La forêt, refuge des amoureux des bois et de ceux qui cherchent à fuir le rythme urbain. Elle est l’exil tranquille où
le murmure du vent semble chuchoter le nom de ceux qui nous ont précédés dans ces lieux. C’est le repaire fragile dont des pans et des flancs se sont vus tomber au combat pour que lui succèdent le développement
et une autre civilisation. C’est l’asile que l’on protège, qu’on ensemence à grand renfort de sylviculture et de projets de revitalisation.
 
La forêt, celle que l’on débroussaille lorsqu’on arrive dans un nouvel environnement et où tout est à défricher. Celle qui représente la montagne de ce qui nous attend et de ce qu’on ne connait pas encore. C’est l’ensemble de tous les nouveaux visages dans un nouveau milieu de travail, une nouvelle école, un nouveau voisinage.
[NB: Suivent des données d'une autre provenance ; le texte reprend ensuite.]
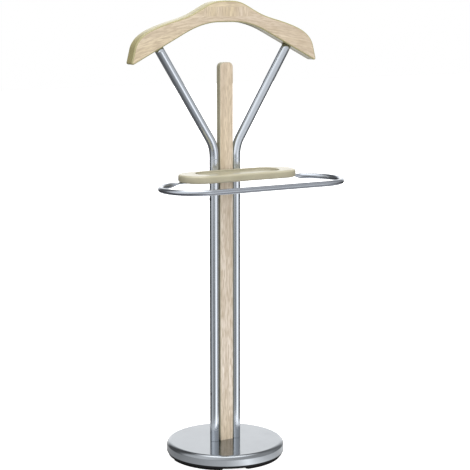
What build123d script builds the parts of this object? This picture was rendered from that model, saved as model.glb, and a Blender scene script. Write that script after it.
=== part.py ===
from build123d import *
import math
import os

# Valet stand. Millimetres, +Z up, X across the stand, the front towards -Y.
# Every piece is drawn about the upright axis of the round base, with the floor at Z = 0.
# On export all of them are moved back by SET_BACK, so that the origin lies on the floor
# under the middle of the whole stand.

# Base
BASE_RADIUS = 140.0
COVER_BOTTOM = 11.8
COVER_TOP = 36.4
COVER_WALL = 1.5
COVER_SHOULDER = 10.5
WEIGHT_RADIUS = 128.0
WEIGHT_HEIGHT = 14.0
WEIGHT_EDGE = 2.0
BOLT_RECESS_RADIUS = 10.0
BOLT_RECESS_DEPTH = 9.0
PLATE_RADIUS = 137.0
PLATE_WALL = 3.0
PLATE_EDGE = 1.5
PLATE_RIM_TOP = 20.0
PLATE_BOSS_RADIUS = 6.0
PLATE_SCREW_COUNT = 4
PLATE_SCREW_CIRCLE = 95.0
PLATE_SCREW_RECESS = 4.3
FOOT_OUTER_RADIUS = 132.8
FOOT_WIDTH = 15.0
FOOT_HEIGHT = 5.3
FOOT_EDGE = 1.5
FOOT_COUNT = 4
FOOT_ARC = 65.5
FOOT_CLOCKING = 24.75

# Uprights
TUBE_RADIUS = 11.0
TUBE_WALL = 1.5
TUBE_X = 28.75
TUBE_JOINT = 712.0
SPIGOT_LENGTH = 50.0
SPIGOT_CLEARANCE = 0.15
SPIGOT_SHOULDER = 6.0
POST_WIDTH = 35.0
POST_DEPTH = 16.0
POST_TOP = 935.0
POST_CORNER = 12.0
POST_EDGE = 1.5
SIDE_SCREW_HEIGHTS = (153.0, 619.0)

# Arms: the two bent tubes
ARM_ANGLE = 31.7
ARM_CORNER = 741.2
ARM_BEND = 80.0
ARM_TURN_BACK = 1.5

# Hanger, as half an outline in X and Z
HANGER_THICKNESS = 30.0
HANGER_EDGE = 3.0
HANGER_TIP_RADIUS = 4.0
HANGER_TOP = [(0, 1075), (34.5, 1071.8), (66, 1057.5), (96.5, 1042.6),
              (140, 1029.3), (185, 1014.7), (219, 995.5), (236, 969.5)]
HANGER_TIP = (245.5, 931.3)
HANGER_ARCH = [(110, 1001), (69.4, 1018), (36, 1025), (0, 1026)]

# Tray
TRAY_LENGTH = 296.0
TRAY_WIDTH = 94.7
TRAY_REAR = -11.3
TRAY_BOTTOM = 670.5
TRAY_THICKNESS = 18.0
TRAY_CORNER = 45.0
TRAY_EDGE = 5.0
HOLLOW_LENGTH = 212.0
HOLLOW_WIDTH = 76.0
HOLLOW_DEPTH = 5.0
HOLLOW_COVE = 3.0
HOLLOW_LIP = 1.5

# Trouser bar
BAR_RADIUS = 6.35
BAR_WALL = 1.2
BAR_HEIGHT = 666.0
BAR_BACK = -50.0
BAR_END_RADIUS = 77.0
BAR_HALF_LENGTH = 225.5
BAR_FLARE = 22.3
TONGUE_WIDTH = 18.5
TONGUE_THICKNESS = 3.0
TONGUE_INNER_END = 100.0
TONGUE_ROUNDING = 8.75
TONGUE_LAP = 1.0
FLARE_NARROWER = 0.5
FLARE_THINNER = 0.2
FLARE_STEPS = 4
BAR_SCREW_X = 115.0

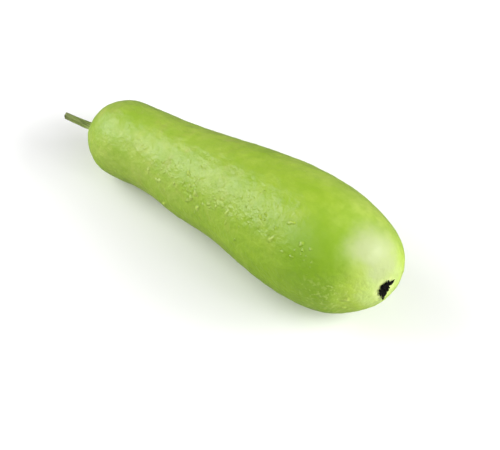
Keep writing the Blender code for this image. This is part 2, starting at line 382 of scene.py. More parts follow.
def centre_at(share, heights):
    """The middle line's point at a share of the length, for its heights at neck and belly."""
    from_middle = share - 0.5
    lean = np.exp(-(((share - LEAN_AT) / LEAN_SPREAD) ** 2))
    rise = (heights[1] - heights[0]) / (BELLY_AT - NECK_END)
    return np.stack([
        from_middle * LENGTH,
        SWAY * (1 - 4 * from_middle**2) + END_LEAN * lean,
        heights[0] + rise * (share - NECK_END),
    ], -1)


def unit(vectors):
    """Vectors of the same directions and length 1."""
    return vectors / np.linalg.norm(vectors, axis=-1, keepdims=True)


def directions_at(share, heights):
    """Unit vectors along the middle line, to its side and upwards."""
    step = 0.001
    along = unit(centre_at(share + step, heights) - centre_at(share - step, heights))
    side = unit(np.cross(along, (0.0, 0.0, 1.0)))
    return along, side, np.cross(side, along)


def relief(share, angle):
    """The near flank's swelling and the three faint ribs."""
    distance = share - FLANK_AT
    wave = np.cos(math.tau * distance / FLANK_WAVE) * np.exp(-((distance / FLANK_SPREAD) ** 2))
    facing = np.maximum(0.0, np.cos(angle - FLANK_ANGLE)) ** 2
    return FLANK_HEIGHT * wave * facing + RIB_HEIGHT * np.cos(RIB_COUNT * angle + RIB_TURN)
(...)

C’est aussi, par moments, la somme de toutes les peurs jusqu’à ce que chaque arbre en vienne à avoir un nom.
 
La forêt, pour la région, est à la fois nourricière, lieu de travail, terrain de jeu et même partie intrinsèque de l’ADN. Remonter la 117, c’est s’avancer entre les arbres et réaliser que l’on est chez soi, à l’abri des cimes et des corps étroits d’écorce de
bois.
 
La forêt, celle que l’on a dans la tête, comme sur cette magnifique illustration de Karine Berthiaume à la Une de L’Indice bohémien du mois d’avril. Cette illustration, elle figurera sur l’hommage à Richard Desjardins préparé
par 117 Records et qui sera lancé ce printemps. Cet album réunit 14 voix pour souligner les œuvres du chanteur originaire de Rouyn-Noranda.
 
«Desjardins, c’est un peu tout ça : un punk, un musicien classique, un poète, un conteur », résume Yann Perreau,
un des artistes ayant accepté de se prêter au jeu. Ce Desjardins illustré, il n’est pas sans rappeler son combat pour l’environnement et son documentaire L’erreur boréale, , sorti en 1999. De ce film engagé dans lequel il livrait ses constats de l’exploitation du domaine forestier, une prise de conscience collective en a émergé.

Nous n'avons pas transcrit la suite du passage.